Epigenetic mechanisms such as DNA methylation or histone acetylation regulate gene transcription at the chromatin level. As these modifications can be inherited by daughter cells, they have been demonstrated to play key roles in altering the long-term fate of HSCs, and hence, they might also be involved in the regulation of intrinsic HSCs (De Haan and Gerrits 2007) or microenvironment aging including MSC aging (Li et al. 2011). Gene expression analysis of HSCs from old mice compared with those from young mice revealed that genes involved in chromatin remodeling and transcriptional silencing were downregulated. Moreover, old HSCs showed transcriptional upregulation of genes involved in inflammatory response and stress, suggesting epigenetic changes, and susceptibility to modification by microenvironment signals (Chambers et al. 2007). Wagner et al. suggests that the hematopoietic microenvironment may condition multiple transcriptional signals since a large number of genes were differentially expressed in human HSC/P upon culture with stromal cells, which affected basic cell functions including cell division, reorganization of the cytoskeleton, and genetic stability (Wagner et al. 2007). The same group found a set of non-translated microRNAs implicated in the process of posttranscriptional gene expression and replicative senescence of MSCs (Wagner et al. 2008). Examples of epigenetic regulation of microenvironment aging include microRNA-dependent regulation and methyltransferase activity regulation.
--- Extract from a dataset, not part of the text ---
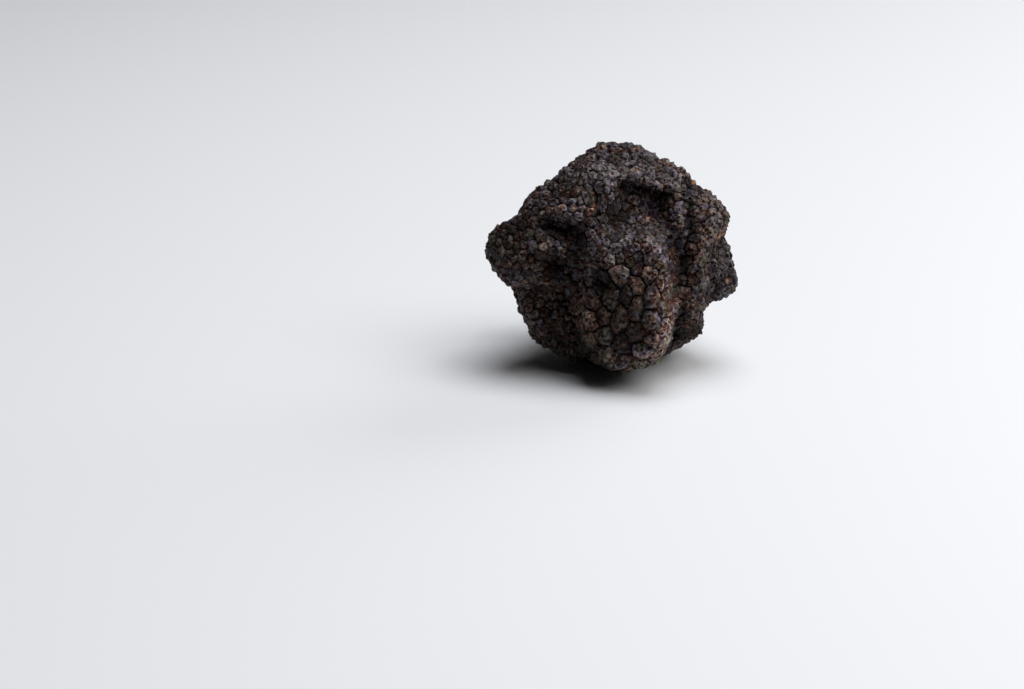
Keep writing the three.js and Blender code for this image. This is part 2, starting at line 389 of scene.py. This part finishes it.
def wart_height(tree, at, given):
    share, lot = at["share"], at["lot"]
    height = times(tree, curve(tree, share, ROOF), given["Shoulder height"])
    height = times(tree, height, ramp(tree, lot, 0, 1, ROOF_LOWEST, ROOF_HIGHEST))
    trench = times(tree, ramp(tree, share, 0, TRENCH_EDGE, 1, 0), given["Fissure depth"])
    height = plus(tree, minus(tree, height, trench), rib_height(tree, at, given))
    dimple = times(tree, ramp(tree, share, DIMPLE_EDGE, 1), given["Dimple depth"])
    chance = own_number(tree, lot, DIMPLE_DRAW)
    dimple = times(tree, dimple, ramp(tree, chance, NO_DIMPLE_UNDER, 1, 0, DEEPEST_DIMPLE))
    return times(tree, minus(tree, height, dimple), at["width"])


def rib_height(tree, at, given):
    from_tip = do_vector(tree, "NORMALIZE", do_vector(tree, "SUBTRACT", at["here"], at["tip"]))
    shuffle = do_vector(tree, "SCALE", at["tip_mm"], scale=RIB_SHUFFLE)
    rib = middled(tree, noise(tree, do_vector(tree, "ADD", from_tip, shuffle), RIB_SPACING, 1))
    return times(tree, times(tree, rib, curve(tree, at["share"], RIB_BELT)), given["Rib height"])


print("roof and ribs ready")

# %% [markdown]
# ## Knobs, stagger, lean and grit
#
# No wart is regular. Knobs are cells of their own, smaller than most warts. Some warts stand over their
# neighbours and some are sunk among them, each leans its own way, and the whole surface is uneven.

# %% What makes each wart its own
SWING = 2 * MM  # a noise swings a half either way, so this makes it a whole millimetre either way
KNOB_SPACING_MM = 0.9
KNOB_EDGE = 0.45
KNOB_SMOOTHNESS = 0.2
RANK_DRAW = 13.7
RANK_EDGE, RANK_STRENGTH = 0.2, 2
LEAN_STRENGTH = 2.5
LEAN_GRAIN_MM = 0.7
UNEVEN_GRAIN_MM = 1.3
GRIT_GRAIN_MM = 0.45
HALVES = (0.5, 0.5, 0.5)


def knob_height(tree, at, given):
    cells = place(tree, "ShaderNodeTexVoronoi", feature="SMOOTH_F1")
    feed(tree, cells, Vector=at["here_mm"], Scale=1 / KNOB_SPACING_MM, Smoothness=KNOB_SMOOTHNESS)
    knob = minus(tree, KNOB_EDGE, cells.outputs["Distance"])
    return times(tree, knob, times(tree, given["Knob height mm"], SWING))


def rank_height(tree, at, given):
    rank = middled(tree, own_number(tree, at["lot"], RANK_DRAW))
    rank = times(tree, rank, times(tree, given["Stagger"], at["width"]))
    return times(tree, rank, ramp(tree, at["share"], 0, RANK_EDGE, 0, RANK_STRENGTH))


def lean(tree, at, given):
    cloud = noise(tree, at["tip_mm"], LEAN_GRAIN_MM, 0, colour=True)
    way = do_vector(tree, "SUBTRACT", cloud, HALVES)
    reach = times(tree, times(tree, given["Lean"], at["width"]), at["share"])
    return do_vector(tree, "SCALE", way, scale=times(tree, reach, LEAN_STRENGTH))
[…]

For instance, microRNA-34a, a known tumor suppressor that regulates silent information regulator 1 (Sirt1) expression that was shown to induce senescence in endothelial progenitors and impair angiogenesis (Zhao et al. 2010) and transcriptional expression of DNA (cytosine-5)-methyltransferase 1 (Dnmt1) isoforms, is highly upregulated upon contact between human HSC/P and BM stromal cells (Wagner et al. 2005).